Google has announced its newly-released Chrome 71, the latest version of its web browser, is now rolling out for Windows, Mac, and Linux, which aims to keep deceptive websites off. The latest version of Google’s browser was in the works over the past few months and has just left the beta programme.
“The Chrome team is delighted to announce the promotion of Chrome 71 to the stable channel for Windows, Mac, and Linux. This will roll out over the coming days/weeks”, the tech giant wrote in a blog post.
In the new version, users would be warned when a site appears to be hiding the real costs and terms for a transaction. With Chrome 71, experiences on websites that fall under Google’s definition of abusive would be filtered. While Chrome 71’s rollout has now begun for the desktop platform and Android.
One of the biggest changes introduced by Chrome 71 is that the browser will now block content on websites which persistently show fake system dialogues or prompt users to download a driver update for their system. Fake messages, which are defined by the Chrome team as ads or similar elements that look like chat apps, warnings or any form of notification which direct users to an ad or a malicious page, will also be removed.

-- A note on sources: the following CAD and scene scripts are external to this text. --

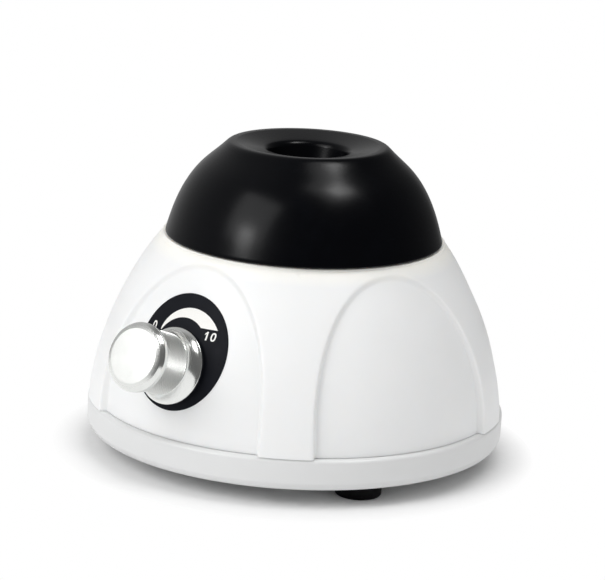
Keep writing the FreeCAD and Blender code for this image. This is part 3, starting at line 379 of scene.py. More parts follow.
def housing_wall(sizes):
    """Outer and inner skin of the housing with the lip, deck and lower edge between them."""
    radius_at = wall_radius(sizes)
    rows, share = arch_sector(sizes)
    z = rows[..., 1]
    radius = radius_at(z) - share[:, None] * recess_at(sizes, rows[..., 0], z)
    turn = np.arcsin(np.clip(rows[..., 0] / radius, -1, 1))
    foot = RING_TOP + PARTING
    z_inner = foot + (z - foot) * (DECK_UNDERSIDE - foot) / (WALL_TOP - foot)
    radius_inner = radius_at(z_inner) - WALL_THICKNESS
    crown_start = LEG_STEPS + SHOULDER_STEPS
    crown = slice(crown_start, crown_start + CROWN_STEPS)
    count = rows.shape[1]
    lowest = np.concatenate([
        np.stack([np.arange(len(rows) - 1, 0, -1), np.zeros(len(rows) - 1, int)], -1),
        np.stack([np.zeros(count, int), np.arange(count)], -1),
        np.stack([np.arange(1, len(rows)), np.full(len(rows) - 1, count - 1)], -1),
    ])
    parts = []
    for number in range(5):
        angle = turn + 2 * SECTOR * number
        outer = np.stack([radius * np.sin(angle), -radius * np.cos(angle), z], -1)
        inner = np.stack([radius_inner * np.sin(angle), -radius_inner * np.cos(angle), z_inner], -1)
        parts += [surface(outer), surface(inner)]
        edge = np.stack([outer[lowest[:, 0], lowest[:, 1]], inner[lowest[:, 0], lowest[:, 1]]])
        parts.append(surface(edge))
        lip_turn = angle[-1, crown]
        start = float(radius_at(WALL_TOP))
        bend = np.linspace(0, math.pi / 2, 6)
        lip = np.stack([start - 0.35 * (1 - np.cos(bend)), WALL_TOP + 0.5 * np.sin(bend)], -1)
        deck = rounded_profile([
            (lip[-1, 0], DECK_TOP, 0), (31, DECK_TOP, 0.4), (31, DECK_UNDERSIDE, 0.4),
            (float(radius_at(DECK_UNDERSIDE)) - WALL_THICKNESS, DECK_UNDERSIDE, 0),
        ])
        line = np.concatenate([lip, deck])
        parts.append(surface(np.stack([
            line[:, 0:1] * np.sin(lip_turn), -line[:, 0:1] * np.cos(lip_turn),
            np.broadcast_to(line[:, 1:2], (len(line), len(lip_turn))),
        ], -1)))
    return parts


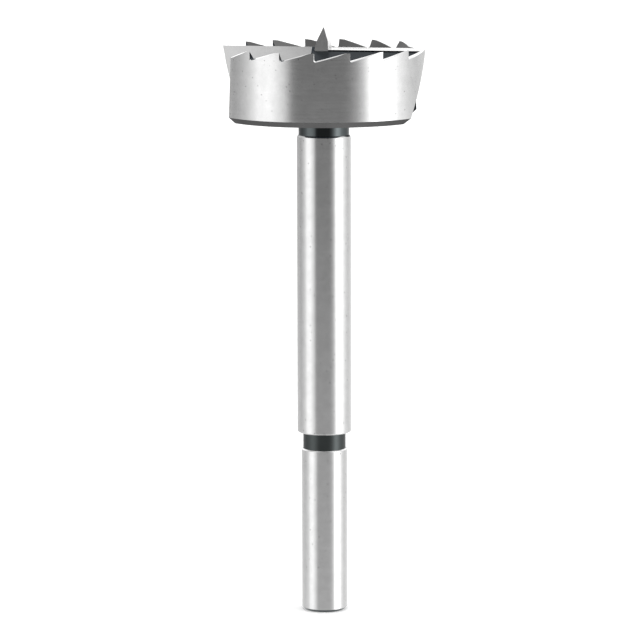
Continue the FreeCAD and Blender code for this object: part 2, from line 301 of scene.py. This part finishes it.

Websites which engage in such behavior despite receiving repeated warnings from Google Search Console’s Abusive Experiences Report will be the primary target of Chrome 71’s content blocking system to protect users from phishing tools. Reported websites will have a 30-day window to remove the bad elements before they are removed.
Chrome 71 will also show a different warning screen telling users that the webpage they want to visit might try to charge money, if the website does not properly disclose the terms of payments or subscription fees among other important details. On Android, Chrome’s ‘Autofill and payments’ menu has now been divided into two separate sections- Payment methods and Addresses and more.